The condition $u(x,0)=0$ draw us to select the form $\cos(\omega x)\sinh(\omega y)$ because $\sinh(\omega y)=0$ at $y=0$

So, at this stage, the general solution is : $$u(x,y)=c_0+\Sigma_{n=1}^{\infty} c_n \cos(\frac{n\pi x}{L})\sinh(\frac{n\pi y}{L})$$ The condition $u(x,H)=f(x)$ is : $$c_0+\Sigma_{n=1}^{\infty} c_n \cos(\frac{n\pi x}{L})\sinh(\frac{n\pi H}{L})=f(x)$$

The function $f(x)$ is expressed on the form of a Fourier series, taking account of the compatibility of $f(x)$ with the conditions at vertex $\frac{\partial u}{\partial x}(0,H)=0=f'(0)$ and $\frac{\partial u}{\partial x}(L,H)=0=f'(L)$: $$f(x)=b_0+\Sigma_{n=1}^{\infty}b_n \cos(\frac{n\pi x}{L})$$ $f(x)$ is a given function, so the coefficients $b_n$ of the Fourier series are given, or can be computed from the definition of $f(x)$. Hense : $c_0=b_0$ and $ c_n \sinh(\frac{n\pi H}{L})=b_n$ in $n>0$

The final result is : $$u(x,y)=b_0+\Sigma_{n=1}^{\infty} \frac{b_n}{\sinh(\frac{n\pi H}{L})} \cos(\frac{n\pi x}{L})\sinh(\frac{n\pi y}{L})$$ In order to answer to the questions (i) ans (ii), you have to express the given functions $f(x)$ on the form of Fourier series and compute the corresponding coefficients $b_n$.

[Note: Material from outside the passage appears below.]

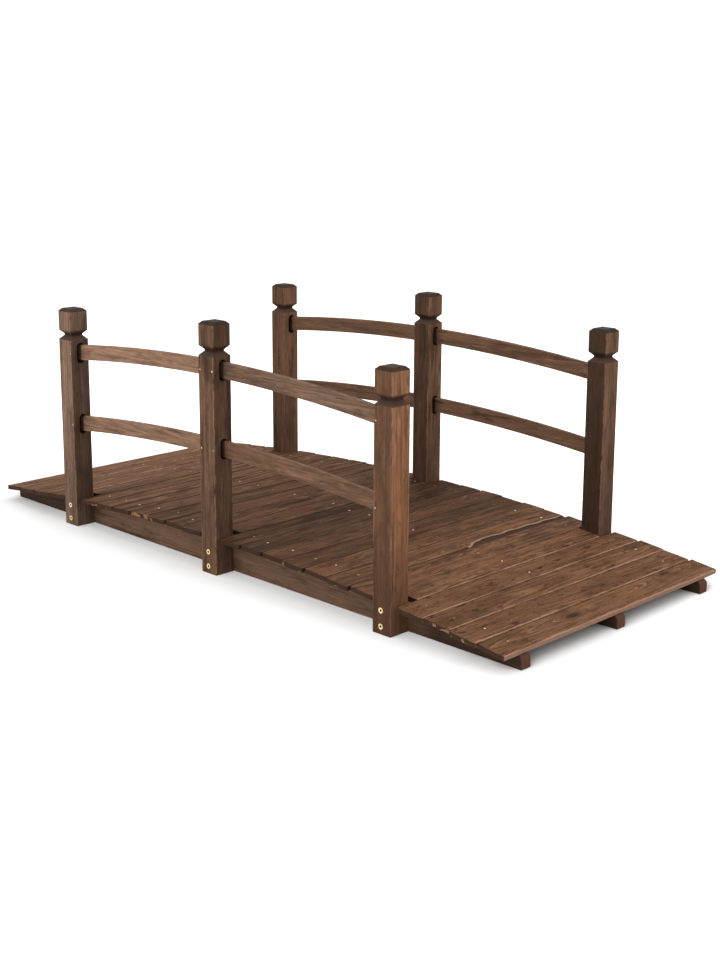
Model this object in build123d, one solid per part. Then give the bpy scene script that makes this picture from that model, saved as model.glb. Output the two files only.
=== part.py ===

For example, a very simple case is :

(iii) $f(x)=\cos(\frac{m\pi x}{L})$

The Fourier series is reduced to one term only with $b_m$=1 and the result is :

$u(x,y)= \frac{1}{\sinh(\frac{m\pi H}{L})} \cos(\frac{m\pi x}{L})\sinh(\frac{m\pi y}{L})$